Abrán llevaba con orgullo su noble estirpe (recuerden, descendiente directo de Noé, como Usted y como yo, como 6000 millones de humanos en la actualidad). Su papá era Téraj, que a la edad de setenta años, de golpe, había engendrado a nuestro héroe y a dos infantes más: Najor y Harán. Harán, como persona seria preocupada por el hecho de que su país empezara a ver peligrar la tasa de sustitución poblacional se casó para engendrar a Lot y, satisfecho, dejar este Valle de Lágrimas. De acuerdo con esto, según nuestros cálculos, Lot era sobrino de Abrán. Mientras tanto el propio Abrán y Najor se casaron (pero no entre ellos, pues los caldeos estaban perdiendo las sanas costumbres de sus ancestros). Mientras que Najor se casó con Milcá, hija de Harán (esto es, su esposa y sobrina a la vez), Abrán fue a elegir a una mujer llamada Saray como esposa. La tal Saray inaugura la moda de mujeres con nombres horteras e insoportables que logran gracias al pretendido exotismo del nombrecito cazar hombre a pesar de su evidente falta de virtudes. Y es que Saray, además de tener un nombre horrible (llámenla Sara si prefieren), era estéril.
Dada esta dramática situación familiar el patriarca de la familia decidió obligar a Abrán a partir con su mujer y su sobrino huérfano Lot. En este preciso instante se inaugura la época de las grandes migraciones. Un abuelo un poco harto de los familiares gorrones que a buen seguro le dilapidaban el patrimonio familiar y que, sobre todo, no le procuraban descendencia, decide marchar con ellos a buscar mejor fortuna. Para ello les promete una tierra de riquezas, Canáan. Como es lógico nuestros protagonistas no llegaron a Canáan. Unos kilómetros fuera de la aldea nadie parecía muy preocupado por el lío familiar, las burlas cesaron y ellos decidieron quedarse un tiempo allí. Desde este preciso instante presenciamos el primer asentamiento de colonos de la Historia. Y, también, la primera tumba conflictiva de Oriente Medio, pues Téraj cometió la indelicadeza de morir ahí, de manera que un “primer lugar santo” en tierra extraña aparece.
Y tras el desafortunado óbito Abrán se convierte en el iluminado que todos conocemos. El Señor, con su habitual concreción, se le aparece y le toca con su mano divina: “Sal de tu tierra, de tu patria y de la casa de tu padre, y vete al país que yo te indicaré. Yo haré de ti un gran pueblo, te bendeciré y engrandeceré tu nombre.
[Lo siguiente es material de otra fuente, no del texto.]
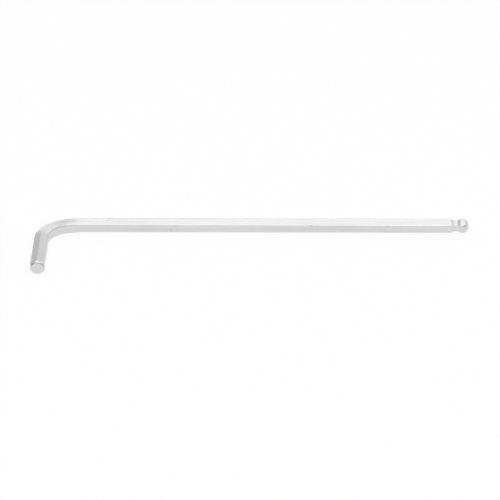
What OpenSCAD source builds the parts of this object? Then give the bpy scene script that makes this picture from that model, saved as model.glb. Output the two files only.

Tú serás una bendición: Yo bendeciré a los que te bendigan y maldeciré a los que te maldigan. Por ti serán bendecidas todas las comunidades de la Tierra.”
Evidentemente, la aparición que relata la Biblia es absolutamente verídica. De otra manera es inconcebible la dureza del Señor con Abrán, pues si bien es cierto que le bendice y todo ese rollo lo hace a cambio de obligarle a abandonar la casa de su padre. Sin herencia y obligado a abandonar el hogar paterno (no teniendo hijos por culpa de su mujer podría haber vivido allí luengos años, y ¿acaso alguien cree que los 75 añitos de edad son momento de emprender aventuras independientes?) comienza el deambular de Abrán. Dios, en su bondad, había olvidado las precisiones geográficas y la vida de Abrán se convierte en un vagar sin fin.
Primero arriba, por fin, a Canáan, cumpliendo así con unas décadas de retraso lo propuesto por su padre. Al llegar el señor, magnánimo e imprudente, le promete esas tierras a sus descendientes (tierras muy codiciadas históricamente por estar llenas de los caracoles de los que se extrae la púrpura – canáa, elemento básico en esas sociedades como el petróleo en las actuales). Con este título legitimador las guerras, años después, estarían servidas. Abrán, un tipo coherente, acogió el regalo con gratitud. Pensando sin duda que esto era Jauja (tierra que piso tierra que me regala el señor) mandó construir un altar a sus esclavos y se largó con viento fresco, a ver si ampliaba dominios con este peculiar método de conquista divina. Así se largó a Betel, aunque no logró repetir el éxito de Canáan. Sin descorazonarse Abrán lo vuelve a intentar y se larga a Negueb, donde se instala. Por esa época Abrán ya había recorrido toda la actual Palestina y un reguero de buenas obras y concordias había quedado tras él.